O tempo passou, da creche passei a ir à escola. Os dias passavam depressa no redemoinho de cadernos, areia, lápis de cor, as letras da cartilha, bola de meia e amarelinha. Fiz muitos amigos, mas não ouvi muitas histórias. O recreio era curto, nossas fantasias não cabiam nele, quando nosso mundo estava ficando bom, tocava o sinal e voltávamos para um deserto. Palavras sedentas nos imploravam pela água do sentido, mas só nos era permitido repetir seu nome, e elas secavam até morrer.

Minha mãe chegava para me buscar com o olhar um pouco perdido, me abraçava cansada e íamos para casa fazer a janta e preparar tudo para o dia seguinte. Eu ainda era pequena, mas ajudava em tudo que minha idade permitisse para terminarmos logo as tarefas e podermos, juntas, continuar lendo “nosso livro”. Líamos juntas um conto indígena, um mito grego ou uma lenda africana. Poemas, crônicas, um capítulo de algum romance “ainda muito difícil para você” (mas eu não me importava, achava até bom sentir que não entendia tudo, que leituras e releituras me revelariam novos segredos).
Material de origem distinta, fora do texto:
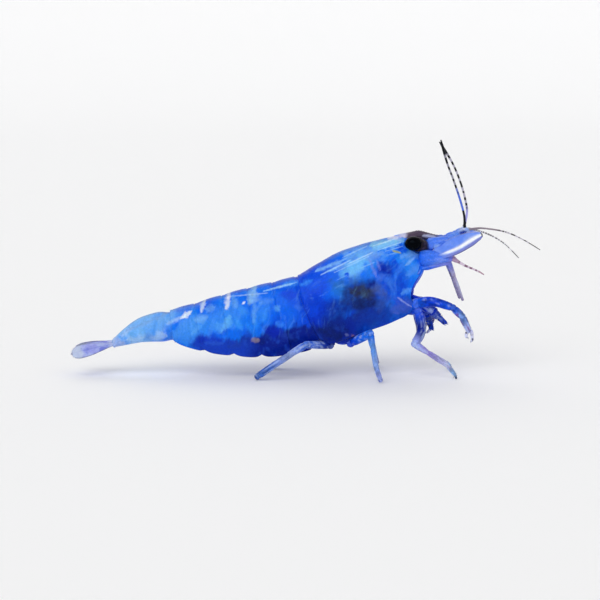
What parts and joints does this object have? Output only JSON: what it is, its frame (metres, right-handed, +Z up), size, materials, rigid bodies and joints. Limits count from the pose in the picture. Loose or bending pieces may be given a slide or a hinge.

Mas nossas mil e uma noites não estavam salvando minha mãe dos monstros do dia-a-dia. Cada noite, via seu olhar mais velado, mais cansado. De um capítulo, passamos para algumas páginas, de algumas páginas a algumas linhas. Até que uma noite, minha mãe adormeceu no sofá antes de nossa sessão de histórias. Cobri-a com minha velha colcha e abracei-a com força, cantando baixinho uma de nossas cantigas. Contei-lhe uma história que começava num lugar encantado, sobre uma rainha que criava uma filha só, entrelaçando histórias em seus cabelos, dando-lhe forças para enfrentar o mundo. Um leve sorriso se desenhou em seus lábios. Murmurou algo que não entendi bem, sem acordar, mas parecendo mais tranquila. Ajeitei sua colcha, dei-lhe um beijo na testa e fui dormir. 

Para todas as mães e filhas contadoras de histórias.